Highly-efficient thermoelectric-driven light-emitting diodes based on colloidal quantum dots

Driven by sub-bandgap electric work and Peltier heat, thermoelectric-driven light-emitting diodes (TED-LEDs) not only offer much enhanced power-conversion-efficiency but also eliminate the waste heat generated during the operation of LEDs. However, cost-effective and high-efficiency TED-LEDs are not readily accessible for the epitaxially grown III-V LEDs due to the high chip cost and efficiency droop at low-medium brightness (current densities). Here we show that electroluminescence of colloidal quantum dots (QDs) LEDs (QLEDs) circumvents the deficiencies faced by conventional LEDs. The optimal red-emitting device fabricated by cost-effective solution processing technics exhibits external- and internal-power-conversion-efficiency of 21.5% and 93.5% at 100 cd/m², suited for high-efficiency solid-state lighting and high-resolution display. At this brightness, the electric driving voltage (V) of 1.89 V is lower than the photon voltage (V_p = hv/q = 1.96 V, q being the elemental charge).
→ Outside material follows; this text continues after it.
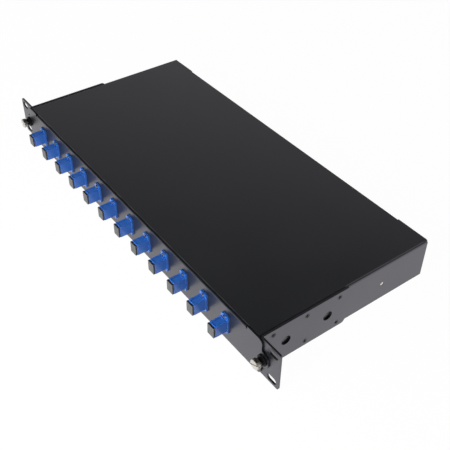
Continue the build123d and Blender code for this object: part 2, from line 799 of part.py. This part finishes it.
def cable_clamp(x):
    y = (clamp_y - clamp_length / 2, clamp_y + clamp_length / 2)
    outer = clamp_inner_radius + clamp_sheet
    shoulder = tray_floor + clamp_straight
    arch = rod_y(outer, y, x, shoulder) + block((x - outer, x + outer), y, (tray_floor, shoulder))
    foot = outer + clamp_foot
    feet = block((x - foot, x + foot), y, (tray_floor, tray_floor + clamp_sheet))
    through = (y[0] - over, y[1] + over)
    bore = rod_y(clamp_inner_radius, through, x, shoulder)
    bore += block((x - clamp_inner_radius, x + clamp_inner_radius), through, (tray_floor - over, shoulder))
    below = block((x - outer, x + outer), through, (shoulder - outer - over, tray_floor))
    shape = arch + feet - bore - below
    foot_through = (tray_floor - over, tray_floor + clamp_sheet + over)
    for place in clamp_screw_places():
        shape -= rod_z(clamp_screw_radius, foot_through, place, clamp_y)
    return shape


def clamp_screw(x):
    seat = tray_floor + clamp_sheet
    head = rod_z(clamp_screw_head_radius, (seat, seat + clamp_screw_head_height), x, clamp_y)
    head = chamfer(head.edges().group_by(Axis.Z)[-1], clamp_screw_head_height / 3)
    return head + rod_z(clamp_screw_radius, (tray_bottom, seat), x, clamp_y)


# Writing every node

os.makedirs("parts", exist_ok=True)

save("housing_cover", housing_cover())
save("housing_base", housing_base())
save("bracket_left", Rot(0, 180, 0) * bracket())
save("bracket_right", bracket())
save("bracket_screws", bracket_screws + [mirrored(screw) for screw in bracket_screws])
save("clinch_nuts", clinch_nuts + [mirrored(nut) for nut in clinch_nuts])
save("side_screws", side_screws + [mirrored(screw) for screw in side_screws])
save("runner_left", mirrored(runner()))
save("runner_right", runner())
save("slide_rail_left", mirrored(slide_rail()))
save("slide_rail_right", slide_rail())
rail_rivets = [rail_rivet(y) for y in rail_rivet_rows]
save("rail_rivets", rail_rivets + [mirrored(rivet) for rivet in rail_rivets])
save("tray", tray())
save("front_panel", front_panel())
save("panel_nuts", [panel_nut(x) for x in panel_stud_places()])

adapter = adapter_at_origin()
sleeve = split_sleeve_at_origin()
front_cap = dust_cap_at_origin()
rear_cap = Rot(0, 0, 180) * front_cap
for number, x in enumerate(adapter_places(), start=1):
    save(f"adapter_{number:02d}", Pos(x, adapter_middle, 0) * adapter)
    save(f"dust_cap_{number:02d}", Pos(x, adapter_front, 0) * front_cap)
save("split_sleeves", [Pos(x, adapter_middle, 0) * sleeve for x in adapter_places()])
save("rear_dust_caps", [Pos(x, adapter_rear, 0) * rear_cap for x in adapter_places()])
screw_places = [(x, z) for x in adapter_places() for z in adapter_screw_heights]
save("adapter_screws", [adapter_screw(x, z) for x, z in screw_places])
save("adapter_nuts", [adapter_nut(x, z) for x, z in screw_places])

save("thumbscrew_left", thumbscrew(-thumb_x))
save("thumbscrew_right", thumbscrew(thumb_x))
save("collar_left", collar(-thumb_x))
save("collar_right", collar(thumb_x))

save("splice_cassette", splice_cassette())
save("cassette_lid", cassette_lid())
save("cassette_posts", [cassette_post(x, y) for x, y in cassette_posts_places()])
save("fibre_spool_left", fibre_spool(-spool_x))
save("fibre_spool_right", fibre_spool(spool_x))

save("cable_grommets", [grommet(-grommet_x), grommet(grommet_x)])
save("entry_plugs", [entry_plug(-plug_x), entry_plug(plug_x)])
save("cable_clamps", [cable_clamp(-grommet_x), cable_clamp(grommet_x)])
save("clamp_screws", [clamp_screw(x) for x in clamp_screw_places()])
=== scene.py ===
import json
from math import cos, pi, radians, sin

import bmesh
import bpy
from mathutils import Matrix, Vector


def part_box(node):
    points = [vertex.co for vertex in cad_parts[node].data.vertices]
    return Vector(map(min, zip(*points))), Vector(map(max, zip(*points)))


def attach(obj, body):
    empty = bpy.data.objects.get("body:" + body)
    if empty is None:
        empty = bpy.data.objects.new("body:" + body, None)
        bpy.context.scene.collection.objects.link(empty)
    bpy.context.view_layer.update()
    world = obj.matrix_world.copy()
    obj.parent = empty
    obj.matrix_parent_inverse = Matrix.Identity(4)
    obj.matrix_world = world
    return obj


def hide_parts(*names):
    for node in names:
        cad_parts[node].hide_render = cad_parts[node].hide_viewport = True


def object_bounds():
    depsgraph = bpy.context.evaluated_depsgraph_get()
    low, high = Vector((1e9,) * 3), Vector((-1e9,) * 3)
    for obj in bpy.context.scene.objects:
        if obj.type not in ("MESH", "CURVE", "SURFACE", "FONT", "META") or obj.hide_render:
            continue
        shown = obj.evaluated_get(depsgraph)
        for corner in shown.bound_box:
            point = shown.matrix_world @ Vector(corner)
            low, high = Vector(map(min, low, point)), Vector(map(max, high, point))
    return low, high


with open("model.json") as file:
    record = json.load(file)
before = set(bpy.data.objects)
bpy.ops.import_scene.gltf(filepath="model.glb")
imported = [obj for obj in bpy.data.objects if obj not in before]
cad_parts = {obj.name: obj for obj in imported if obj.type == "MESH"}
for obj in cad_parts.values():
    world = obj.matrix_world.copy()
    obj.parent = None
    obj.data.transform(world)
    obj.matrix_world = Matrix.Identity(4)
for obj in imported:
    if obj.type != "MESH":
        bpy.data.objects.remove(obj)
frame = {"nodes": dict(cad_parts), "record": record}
nodes = frame["nodes"]
cad_low, cad_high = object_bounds()
bpy.ops.object.select_all(action="DESELECT")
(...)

With typical V_p = 1.96 V, electroluminescence can be detected with the driving voltage as low as 1.0–1.2 V. Luminance of the thermoelectric-driven QLEDs (TED-QLEDs) remains ideally diffusion-dominated with the driving voltage lower than ~ 1.5 V, and further improvement on charge transport is expected to extend the linear ideality to all practical driving voltages.